WHAT NEEDS TO BE DONE:
Copy exactly the lines from the "bpy.data.objects.remove(obj)" line to the end, both included, and nothing else.

-- -- --

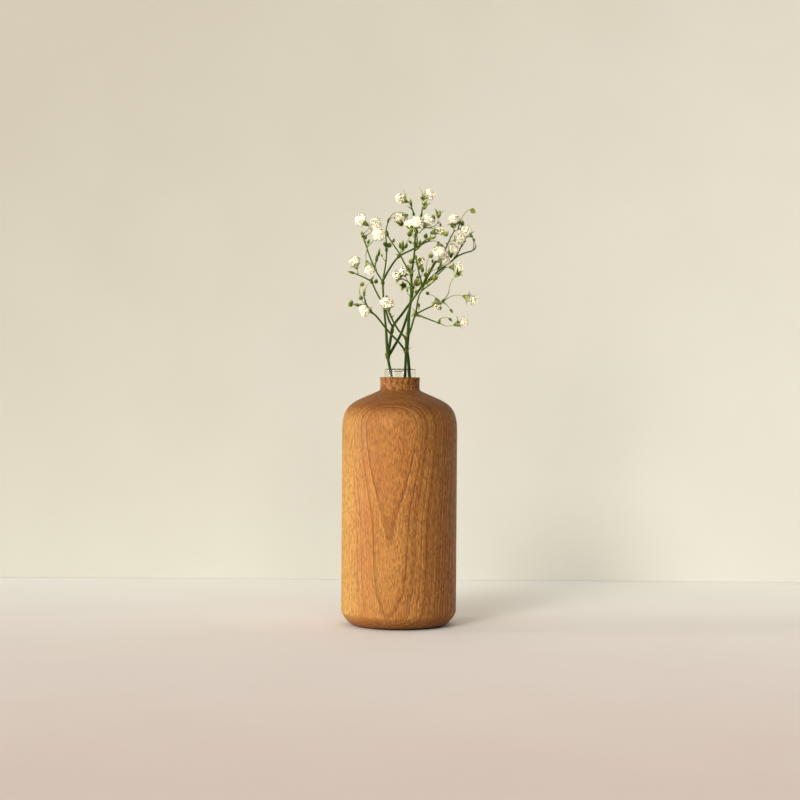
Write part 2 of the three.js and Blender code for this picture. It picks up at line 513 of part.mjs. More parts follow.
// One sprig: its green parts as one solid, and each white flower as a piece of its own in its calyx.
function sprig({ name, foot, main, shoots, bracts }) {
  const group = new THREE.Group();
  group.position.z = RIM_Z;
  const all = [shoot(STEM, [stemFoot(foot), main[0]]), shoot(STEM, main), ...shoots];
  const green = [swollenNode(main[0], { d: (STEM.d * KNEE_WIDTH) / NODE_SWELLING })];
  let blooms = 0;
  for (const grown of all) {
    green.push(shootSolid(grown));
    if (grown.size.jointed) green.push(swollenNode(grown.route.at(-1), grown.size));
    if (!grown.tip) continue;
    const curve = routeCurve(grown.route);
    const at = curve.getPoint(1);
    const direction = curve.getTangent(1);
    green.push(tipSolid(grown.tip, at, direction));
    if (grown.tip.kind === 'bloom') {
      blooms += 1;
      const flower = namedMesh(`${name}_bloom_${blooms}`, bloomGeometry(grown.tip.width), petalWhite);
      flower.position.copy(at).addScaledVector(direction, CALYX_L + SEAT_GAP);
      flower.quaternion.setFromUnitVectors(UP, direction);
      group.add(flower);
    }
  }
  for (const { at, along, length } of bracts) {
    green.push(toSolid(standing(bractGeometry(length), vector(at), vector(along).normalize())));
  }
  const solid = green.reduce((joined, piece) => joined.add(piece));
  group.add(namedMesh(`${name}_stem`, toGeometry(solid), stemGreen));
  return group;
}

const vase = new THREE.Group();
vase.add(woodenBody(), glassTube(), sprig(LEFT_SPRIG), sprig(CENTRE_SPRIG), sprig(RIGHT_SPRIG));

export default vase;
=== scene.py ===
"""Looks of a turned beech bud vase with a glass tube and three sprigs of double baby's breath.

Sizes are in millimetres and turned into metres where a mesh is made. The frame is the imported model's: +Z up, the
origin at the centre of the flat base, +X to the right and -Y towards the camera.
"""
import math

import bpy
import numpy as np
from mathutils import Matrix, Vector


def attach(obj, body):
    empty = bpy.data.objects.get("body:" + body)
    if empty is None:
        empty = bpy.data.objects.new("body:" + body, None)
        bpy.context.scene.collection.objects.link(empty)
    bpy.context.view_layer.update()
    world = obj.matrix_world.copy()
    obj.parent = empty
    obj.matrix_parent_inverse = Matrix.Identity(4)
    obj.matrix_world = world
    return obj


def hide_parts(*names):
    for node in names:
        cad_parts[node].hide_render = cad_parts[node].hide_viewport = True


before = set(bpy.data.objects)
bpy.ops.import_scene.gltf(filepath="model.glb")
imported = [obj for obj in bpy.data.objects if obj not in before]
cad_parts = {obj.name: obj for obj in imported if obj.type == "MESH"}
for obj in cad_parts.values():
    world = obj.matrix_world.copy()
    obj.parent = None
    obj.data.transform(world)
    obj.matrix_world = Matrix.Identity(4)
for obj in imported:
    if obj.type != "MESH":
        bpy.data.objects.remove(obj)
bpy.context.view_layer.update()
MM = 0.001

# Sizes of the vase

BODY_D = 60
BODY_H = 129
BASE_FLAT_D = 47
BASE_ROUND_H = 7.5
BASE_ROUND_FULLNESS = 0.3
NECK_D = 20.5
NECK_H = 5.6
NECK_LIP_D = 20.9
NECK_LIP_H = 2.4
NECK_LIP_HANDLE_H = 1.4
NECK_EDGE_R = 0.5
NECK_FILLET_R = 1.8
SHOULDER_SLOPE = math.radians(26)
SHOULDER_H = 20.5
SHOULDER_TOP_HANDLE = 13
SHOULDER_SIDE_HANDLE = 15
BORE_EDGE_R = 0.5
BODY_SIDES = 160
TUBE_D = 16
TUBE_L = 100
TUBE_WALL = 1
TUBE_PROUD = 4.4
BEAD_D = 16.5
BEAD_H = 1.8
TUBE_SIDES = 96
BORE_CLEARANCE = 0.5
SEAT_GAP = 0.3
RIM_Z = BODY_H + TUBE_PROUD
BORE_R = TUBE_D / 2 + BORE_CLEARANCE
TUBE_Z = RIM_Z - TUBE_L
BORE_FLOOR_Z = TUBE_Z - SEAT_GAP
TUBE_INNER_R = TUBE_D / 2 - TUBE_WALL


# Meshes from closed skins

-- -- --

OUTPUT FOR THIS EXERCISE:
        bpy.data.objects.remove(obj)
bpy.context.view_layer.update()
MM = 0.001

# Sizes of the vase

BODY_D = 60
BODY_H = 129
BASE_FLAT_D = 47
BASE_ROUND_H = 7.5
BASE_ROUND_FULLNESS = 0.3
NECK_D = 20.5
NECK_H = 5.6
NECK_LIP_D = 20.9
NECK_LIP_H = 2.4
NECK_LIP_HANDLE_H = 1.4
NECK_EDGE_R = 0.5
NECK_FILLET_R = 1.8
SHOULDER_SLOPE = math.radians(26)
SHOULDER_H = 20.5
SHOULDER_TOP_HANDLE = 13
SHOULDER_SIDE_HANDLE = 15
BORE_EDGE_R = 0.5
BODY_SIDES = 160
TUBE_D = 16
TUBE_L = 100
TUBE_WALL = 1
TUBE_PROUD = 4.4
BEAD_D = 16.5
BEAD_H = 1.8
TUBE_SIDES = 96
BORE_CLEARANCE = 0.5
SEAT_GAP = 0.3
RIM_Z = BODY_H + TUBE_PROUD
BORE_R = TUBE_D / 2 + BORE_CLEARANCE
TUBE_Z = RIM_Z - TUBE_L
BORE_FLOOR_Z = TUBE_Z - SEAT_GAP
TUBE_INNER_R = TUBE_D / 2 - TUBE_WALL


# Meshes from closed skins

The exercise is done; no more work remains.